Depuis quelques années, les législateurs ont cherché à
améliorer la situation et à augmenter les droits des fermiers de biens ruraux.
Des lois des 4 septembre 1943 et 25 avril 1944 avaient apporté à la
législation en la matière d’importantes innovations. Elles ont été abrogées et
remplacées par une ordonnance du 17 octobre 1945, qui, d’ailleurs,
reprenait à son compte un certain nombre de leurs dispositions ; cette
ordonnance a elle-même été modifiée et complétée par une loi du 13 avril
1946 et une loi du 9 avril 1947. Sans pouvoir entreprendre ici l’étude de
cette législation nouvelle, nous nous bornerons à énumérer les plus importants
des droits nouveaux qui en résultent pour les fermiers de biens ruraux,
c’est-à-dire :
1° le droit de préemption dans le cas d’aliénation à titre
onéreux d’un fonds de terre ou d’un bien rural affermé ;
2° le droit d’obtenir le renouvellement du bail arrivant à
expiration ;
3° le droit à une indemnité en fin de bail pour les
améliorations apportées au fonds par le fermier ;
4° le droit de faire convertir les baux à colonat partiaire
en baux à ferme, et, d’une manière générale, de faire modifier les clauses des
baux en cours pour les mettre en harmonie avec les contrats types élaborés par
les commissions consultatives des baux ruraux ;
5° l’attribution de compétence à des tribunaux paritaires,
dans lesquels les fermiers et métayers sont admis, pour les litiges
susceptibles de naître à l’occasion du statut du fermage.

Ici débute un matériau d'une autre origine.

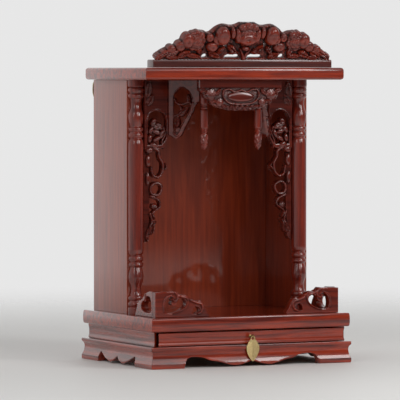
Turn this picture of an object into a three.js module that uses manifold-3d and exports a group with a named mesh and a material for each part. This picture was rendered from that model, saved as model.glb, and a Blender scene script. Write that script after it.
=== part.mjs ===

Et l’on peut mentionner encore un certain nombre
d’innovations comme celles relatives à l’amélioration de l’habitat rural, aux
conditions d’exercice du droit à la résiliation du bail, à la limitation des
obligations des métayers, etc.
De tous les avantages ainsi accordés aux fermiers ou
métayers, aucune part ne profite aux locataires de chasse ; l’article 47
de l’ordonnance du 17 octobre 1945, modifié par la loi du 13 avril
1946, en effet, soustrait expressément les baux de chasse et de pêche à
l’application des dispositions résultant de la législation nouvelle. Ainsi, les
conditions d’exercice du droit de chasse dont jouissent les bénéficiaires d’un
bail de chasse ne sont, en aucun point, modifiées par cette législation. À
titre d’exemple, lorsque le bail de chasse arrive à expiration, le locataire ne
bénéficie pas d’un droit à son renouvellement. Le propriétaire, encore
actuellement, est entièrement libre de refuser ce renouvellement.
Au contraire, le droit de chasse accordé aux titulaires de
baux à ferme par l’article 42 bis ajouté à l’ordonnance du
17 octobre 1945 par la loi du 13 avril 1946 va se trouver affecté
dans une certaine mesure par les innovations que nous venons de signaler.
Dans plusieurs causeries insérées dans cette revue, nous
avons cherché à préciser la portée de cette importante disposition et à déterminer
l’étendue des droits qui en résultent pour les fermiers. Nous ne nous proposons
pas de revenir, pour le moment, sur cette question. Nous voulons seulement
signaler quelques situations dans lesquelles le droit de chasse que le fermier
tient de l’article 42 bis de l’ordonnance de 1945 peut se trouver
affecté par les autres dispositions de la même ordonnance.
Lorsque le fermier obtient le renouvellement du bail de
culture, il conserve le droit de chasse sous le régime du bail renouvelé. S’il
use du droit de préemption, son droit de chasse ne réside plus dans sa qualité
de fermier ; c’est alors en qualité de propriétaire qu’il exploite, et son
droit de chasser est celui dont jouissent les propriétaires sur leurs terres.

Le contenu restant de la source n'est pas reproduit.